We also use them for our computers and racks at work. Again, the APCs have
always been the best.

Of course, they're also more expensive... So I guess it's a tradeoff. I'm
particularly leery of unknown brands since one of those started sparking and I
was worried it would kill me or burn the house down. I doubt I'll buy anything
except the best names from now on.

------
zdw
APC is the Cisco/IBM/Microsoft of UPS's - nobody got fired for buying one.

That said, you can get the same quality for cheaper, but UPS's have a network
effect - you don't want to have to install multiple shutdown software versions
that work in different ways on all your equipment.

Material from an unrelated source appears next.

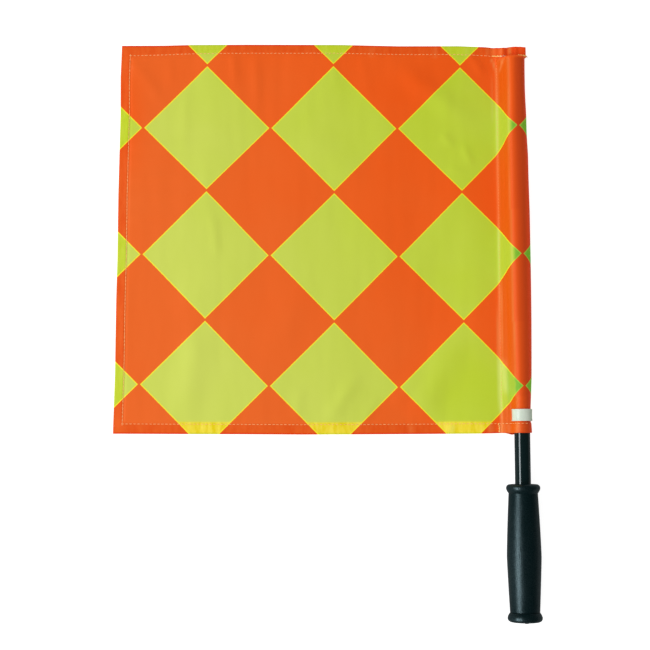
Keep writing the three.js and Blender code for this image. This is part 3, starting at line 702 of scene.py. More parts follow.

Also there's a lot of equipment out there (RAID frames, etc) that will only
speak the APC protocol over a DB-9 serial link, unfortunately...

------
tallanvor
I've never had any problems with APC units, and I definitely recommend them
over cheaper brands to others. I remember one incident where a lightning
strike took out half the components in the unit. It couldn't keep the servers
powered for that, but at least none of them were damaged, and the APC itself
was back to work once the damaged components were replaced.

------
smackfu
I am also baffled by the weird serial to USB cable my UPS came with. You're
selling a product that is basically 90% battery and 10% smarts, and they don't
seem to spend any money on the smarts.

------
wnoise
> how can APC, the market leader, be so overwhelmingly lame in this day and
> age?

Precisely because they are the market leader.